§ **Task statement**
Reproduce all of the material word for word.

§ **Supplied data**
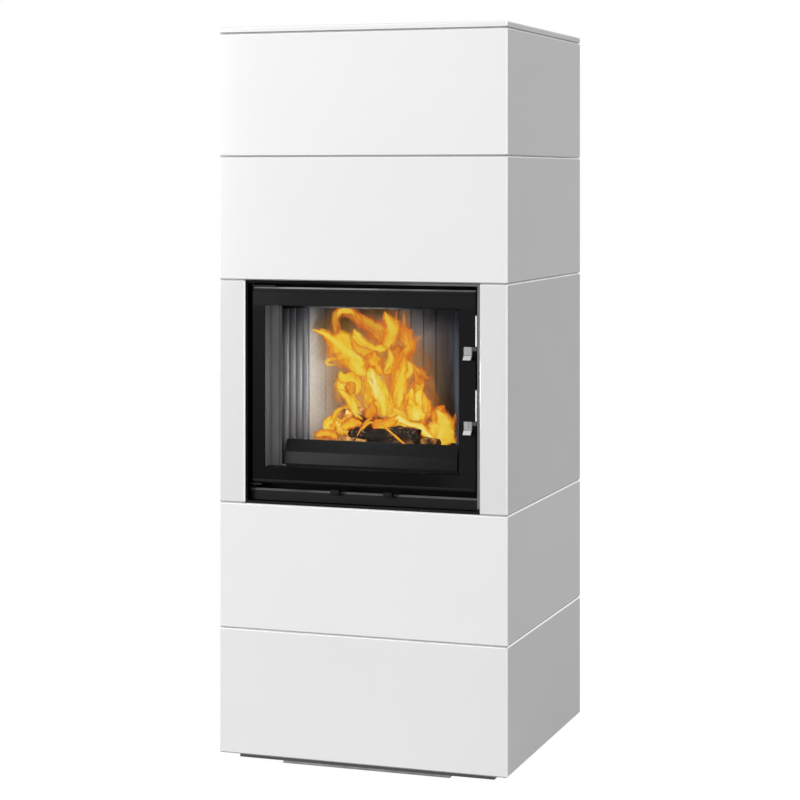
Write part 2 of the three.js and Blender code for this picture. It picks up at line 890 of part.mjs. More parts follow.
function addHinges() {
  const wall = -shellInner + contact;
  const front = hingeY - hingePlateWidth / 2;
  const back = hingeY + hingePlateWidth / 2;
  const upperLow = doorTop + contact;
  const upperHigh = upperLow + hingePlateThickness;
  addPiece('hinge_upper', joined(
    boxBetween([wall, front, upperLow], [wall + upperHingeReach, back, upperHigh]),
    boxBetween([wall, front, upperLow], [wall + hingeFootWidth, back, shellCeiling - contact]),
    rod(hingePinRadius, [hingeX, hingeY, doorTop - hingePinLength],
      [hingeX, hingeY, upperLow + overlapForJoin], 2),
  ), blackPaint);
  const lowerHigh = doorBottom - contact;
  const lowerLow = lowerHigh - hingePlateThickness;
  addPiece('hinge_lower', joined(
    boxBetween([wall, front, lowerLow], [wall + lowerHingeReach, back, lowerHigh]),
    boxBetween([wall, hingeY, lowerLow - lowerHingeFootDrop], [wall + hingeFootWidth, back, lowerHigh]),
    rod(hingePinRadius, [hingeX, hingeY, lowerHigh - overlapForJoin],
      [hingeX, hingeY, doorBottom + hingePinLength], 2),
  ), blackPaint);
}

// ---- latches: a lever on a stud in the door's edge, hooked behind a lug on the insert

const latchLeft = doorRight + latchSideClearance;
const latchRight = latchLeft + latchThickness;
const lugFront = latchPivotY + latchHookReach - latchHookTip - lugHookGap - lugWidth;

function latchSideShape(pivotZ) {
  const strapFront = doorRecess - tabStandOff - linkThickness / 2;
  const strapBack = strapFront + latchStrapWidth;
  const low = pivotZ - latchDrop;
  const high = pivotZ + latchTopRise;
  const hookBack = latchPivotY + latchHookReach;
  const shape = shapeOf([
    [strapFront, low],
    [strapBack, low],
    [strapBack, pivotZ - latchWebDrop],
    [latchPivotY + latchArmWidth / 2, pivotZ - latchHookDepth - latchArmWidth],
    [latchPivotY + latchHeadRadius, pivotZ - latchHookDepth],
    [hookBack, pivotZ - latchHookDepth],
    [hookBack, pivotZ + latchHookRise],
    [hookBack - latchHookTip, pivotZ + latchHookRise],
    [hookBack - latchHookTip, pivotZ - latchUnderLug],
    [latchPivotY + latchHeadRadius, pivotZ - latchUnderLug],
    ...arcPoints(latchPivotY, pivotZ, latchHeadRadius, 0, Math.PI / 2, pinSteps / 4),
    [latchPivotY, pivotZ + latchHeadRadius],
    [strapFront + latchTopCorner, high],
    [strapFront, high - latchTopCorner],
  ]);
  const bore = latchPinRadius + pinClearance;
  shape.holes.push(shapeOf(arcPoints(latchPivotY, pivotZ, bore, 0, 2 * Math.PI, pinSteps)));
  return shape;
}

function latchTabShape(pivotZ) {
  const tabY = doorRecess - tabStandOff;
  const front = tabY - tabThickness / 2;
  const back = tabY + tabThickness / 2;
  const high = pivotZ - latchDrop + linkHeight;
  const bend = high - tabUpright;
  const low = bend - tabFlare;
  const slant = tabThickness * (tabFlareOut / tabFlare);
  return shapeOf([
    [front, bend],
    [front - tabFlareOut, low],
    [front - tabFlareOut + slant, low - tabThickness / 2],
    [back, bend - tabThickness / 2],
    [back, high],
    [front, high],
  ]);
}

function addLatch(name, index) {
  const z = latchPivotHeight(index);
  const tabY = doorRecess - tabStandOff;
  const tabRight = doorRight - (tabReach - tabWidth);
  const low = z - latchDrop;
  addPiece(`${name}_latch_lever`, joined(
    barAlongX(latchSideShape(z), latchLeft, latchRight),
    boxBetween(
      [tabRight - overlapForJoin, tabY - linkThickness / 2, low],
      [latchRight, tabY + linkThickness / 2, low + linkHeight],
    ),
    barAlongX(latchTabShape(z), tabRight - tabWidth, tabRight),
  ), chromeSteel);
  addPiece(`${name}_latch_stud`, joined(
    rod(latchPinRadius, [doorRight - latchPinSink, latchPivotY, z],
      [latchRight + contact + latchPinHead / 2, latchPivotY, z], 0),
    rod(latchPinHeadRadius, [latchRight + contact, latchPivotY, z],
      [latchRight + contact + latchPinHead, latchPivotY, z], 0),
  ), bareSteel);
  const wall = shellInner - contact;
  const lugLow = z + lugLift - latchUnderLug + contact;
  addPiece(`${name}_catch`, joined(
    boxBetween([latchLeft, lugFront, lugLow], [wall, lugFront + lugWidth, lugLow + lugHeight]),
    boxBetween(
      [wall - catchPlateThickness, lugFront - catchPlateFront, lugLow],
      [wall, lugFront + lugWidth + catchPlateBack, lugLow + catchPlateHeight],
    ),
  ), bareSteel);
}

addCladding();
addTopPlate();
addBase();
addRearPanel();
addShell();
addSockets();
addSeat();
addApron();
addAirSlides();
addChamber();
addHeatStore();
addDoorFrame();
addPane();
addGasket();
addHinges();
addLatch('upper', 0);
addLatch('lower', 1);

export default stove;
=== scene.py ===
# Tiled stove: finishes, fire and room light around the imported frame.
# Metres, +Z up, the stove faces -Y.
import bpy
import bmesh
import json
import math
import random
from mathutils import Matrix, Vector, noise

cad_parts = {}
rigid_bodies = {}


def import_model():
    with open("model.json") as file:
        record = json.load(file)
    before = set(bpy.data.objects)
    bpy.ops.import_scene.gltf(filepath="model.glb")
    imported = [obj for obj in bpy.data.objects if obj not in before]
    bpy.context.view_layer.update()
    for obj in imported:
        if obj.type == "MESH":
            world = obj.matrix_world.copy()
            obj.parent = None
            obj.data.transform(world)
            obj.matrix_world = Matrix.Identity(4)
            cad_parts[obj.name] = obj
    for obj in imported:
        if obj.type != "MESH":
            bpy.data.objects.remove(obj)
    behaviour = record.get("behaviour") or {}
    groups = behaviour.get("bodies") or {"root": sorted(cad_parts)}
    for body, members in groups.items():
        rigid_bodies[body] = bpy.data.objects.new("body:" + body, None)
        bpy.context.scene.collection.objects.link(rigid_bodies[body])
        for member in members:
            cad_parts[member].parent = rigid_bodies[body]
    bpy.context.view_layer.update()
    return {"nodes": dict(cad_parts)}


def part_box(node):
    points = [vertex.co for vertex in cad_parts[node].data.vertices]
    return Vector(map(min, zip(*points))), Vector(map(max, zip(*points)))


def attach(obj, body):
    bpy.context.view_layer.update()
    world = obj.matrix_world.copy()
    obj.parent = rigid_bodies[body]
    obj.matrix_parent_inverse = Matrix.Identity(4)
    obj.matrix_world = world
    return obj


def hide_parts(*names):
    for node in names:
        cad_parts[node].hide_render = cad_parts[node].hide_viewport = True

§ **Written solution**
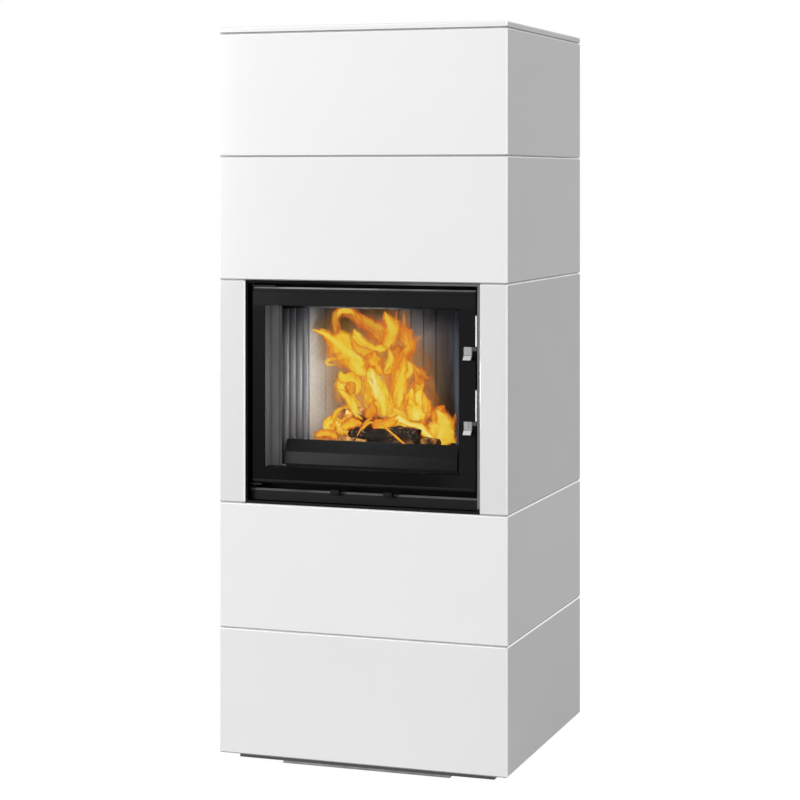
Write part 2 of the three.js and Blender code for this picture. It picks up at line 890 of part.mjs. More parts follow.
function addHinges() {
  const wall = -shellInner + contact;
  const front = hingeY - hingePlateWidth / 2;
  const back = hingeY + hingePlateWidth / 2;
  const upperLow = doorTop + contact;
  const upperHigh = upperLow + hingePlateThickness;
  addPiece('hinge_upper', joined(
    boxBetween([wall, front, upperLow], [wall + upperHingeReach, back, upperHigh]),
    boxBetween([wall, front, upperLow], [wall + hingeFootWidth, back, shellCeiling - contact]),
    rod(hingePinRadius, [hingeX, hingeY, doorTop - hingePinLength],
      [hingeX, hingeY, upperLow + overlapForJoin], 2),
  ), blackPaint);
  const lowerHigh = doorBottom - contact;
  const lowerLow = lowerHigh - hingePlateThickness;
  addPiece('hinge_lower', joined(
    boxBetween([wall, front, lowerLow], [wall + lowerHingeReach, back, lowerHigh]),
    boxBetween([wall, hingeY, lowerLow - lowerHingeFootDrop], [wall + hingeFootWidth, back, lowerHigh]),
    rod(hingePinRadius, [hingeX, hingeY, lowerHigh - overlapForJoin],
      [hingeX, hingeY, doorBottom + hingePinLength], 2),
  ), blackPaint);
}

// ---- latches: a lever on a stud in the door's edge, hooked behind a lug on the insert

const latchLeft = doorRight + latchSideClearance;
const latchRight = latchLeft + latchThickness;
const lugFront = latchPivotY + latchHookReach - latchHookTip - lugHookGap - lugWidth;

function latchSideShape(pivotZ) {
  const strapFront = doorRecess - tabStandOff - linkThickness / 2;
  const strapBack = strapFront + latchStrapWidth;
  const low = pivotZ - latchDrop;
  const high = pivotZ + latchTopRise;
  const hookBack = latchPivotY + latchHookReach;
  const shape = shapeOf([
    [strapFront, low],
    [strapBack, low],
    [strapBack, pivotZ - latchWebDrop],
    [latchPivotY + latchArmWidth / 2, pivotZ - latchHookDepth - latchArmWidth],
    [latchPivotY + latchHeadRadius, pivotZ - latchHookDepth],
    [hookBack, pivotZ - latchHookDepth],
    [hookBack, pivotZ + latchHookRise],
    [hookBack - latchHookTip, pivotZ + latchHookRise],
    [hookBack - latchHookTip, pivotZ - latchUnderLug],
    [latchPivotY + latchHeadRadius, pivotZ - latchUnderLug],
    ...arcPoints(latchPivotY, pivotZ, latchHeadRadius, 0, Math.PI / 2, pinSteps / 4),
    [latchPivotY, pivotZ + latchHeadRadius],
    [strapFront + latchTopCorner, high],
    [strapFront, high - latchTopCorner],
  ]);
  const bore = latchPinRadius + pinClearance;
  shape.holes.push(shapeOf(arcPoints(latchPivotY, pivotZ, bore, 0, 2 * Math.PI, pinSteps)));
  return shape;
}

function latchTabShape(pivotZ) {
  const tabY = doorRecess - tabStandOff;
  const front = tabY - tabThickness / 2;
  const back = tabY + tabThickness / 2;
  const high = pivotZ - latchDrop + linkHeight;
  const bend = high - tabUpright;
  const low = bend - tabFlare;
  const slant = tabThickness * (tabFlareOut / tabFlare);
  return shapeOf([
    [front, bend],
    [front - tabFlareOut, low],
    [front - tabFlareOut + slant, low - tabThickness / 2],
    [back, bend - tabThickness / 2],
    [back, high],
    [front, high],
  ]);
}

function addLatch(name, index) {
  const z = latchPivotHeight(index);
  const tabY = doorRecess - tabStandOff;
  const tabRight = doorRight - (tabReach - tabWidth);
  const low = z - latchDrop;
  addPiece(`${name}_latch_lever`, joined(
    barAlongX(latchSideShape(z), latchLeft, latchRight),
    boxBetween(
      [tabRight - overlapForJoin, tabY - linkThickness / 2, low],
      [latchRight, tabY + linkThickness / 2, low + linkHeight],
    ),
    barAlongX(latchTabShape(z), tabRight - tabWidth, tabRight),
  ), chromeSteel);
  addPiece(`${name}_latch_stud`, joined(
    rod(latchPinRadius, [doorRight - latchPinSink, latchPivotY, z],
      [latchRight + contact + latchPinHead / 2, latchPivotY, z], 0),
    rod(latchPinHeadRadius, [latchRight + contact, latchPivotY, z],
      [latchRight + contact + latchPinHead, latchPivotY, z], 0),
  ), bareSteel);
  const wall = shellInner - contact;
  const lugLow = z + lugLift - latchUnderLug + contact;
  addPiece(`${name}_catch`, joined(
    boxBetween([latchLeft, lugFront, lugLow], [wall, lugFront + lugWidth, lugLow + lugHeight]),
    boxBetween(
      [wall - catchPlateThickness, lugFront - catchPlateFront, lugLow],
      [wall, lugFront + lugWidth + catchPlateBack, lugLow + catchPlateHeight],
    ),
  ), bareSteel);
}

addCladding();
addTopPlate();
addBase();
addRearPanel();
addShell();
addSockets();
addSeat();
addApron();
addAirSlides();
addChamber();
addHeatStore();
addDoorFrame();
addPane();
addGasket();
addHinges();
addLatch('upper', 0);
addLatch('lower', 1);

export default stove;
=== scene.py ===
# Tiled stove: finishes, fire and room light around the imported frame.
# Metres, +Z up, the stove faces -Y.
import bpy
import bmesh
import json
import math
import random
from mathutils import Matrix, Vector, noise

cad_parts = {}
rigid_bodies = {}


def import_model():
    with open("model.json") as file:
        record = json.load(file)
    before = set(bpy.data.objects)
    bpy.ops.import_scene.gltf(filepath="model.glb")
    imported = [obj for obj in bpy.data.objects if obj not in before]
    bpy.context.view_layer.update()
    for obj in imported:
        if obj.type == "MESH":
            world = obj.matrix_world.copy()
            obj.parent = None
            obj.data.transform(world)
            obj.matrix_world = Matrix.Identity(4)
            cad_parts[obj.name] = obj
    for obj in imported:
        if obj.type != "MESH":
            bpy.data.objects.remove(obj)
    behaviour = record.get("behaviour") or {}
    groups = behaviour.get("bodies") or {"root": sorted(cad_parts)}
    for body, members in groups.items():
        rigid_bodies[body] = bpy.data.objects.new("body:" + body, None)
        bpy.context.scene.collection.objects.link(rigid_bodies[body])
        for member in members:
            cad_parts[member].parent = rigid_bodies[body]
    bpy.context.view_layer.update()
    return {"nodes": dict(cad_parts)}


def part_box(node):
    points = [vertex.co for vertex in cad_parts[node].data.vertices]
    return Vector(map(min, zip(*points))), Vector(map(max, zip(*points)))


def attach(obj, body):
    bpy.context.view_layer.update()
    world = obj.matrix_world.copy()
    obj.parent = rigid_bodies[body]
    obj.matrix_parent_inverse = Matrix.Identity(4)
    obj.matrix_world = world
    return obj


def hide_parts(*names):
    for node in names:
        cad_parts[node].hide_render = cad_parts[node].hide_viewport = True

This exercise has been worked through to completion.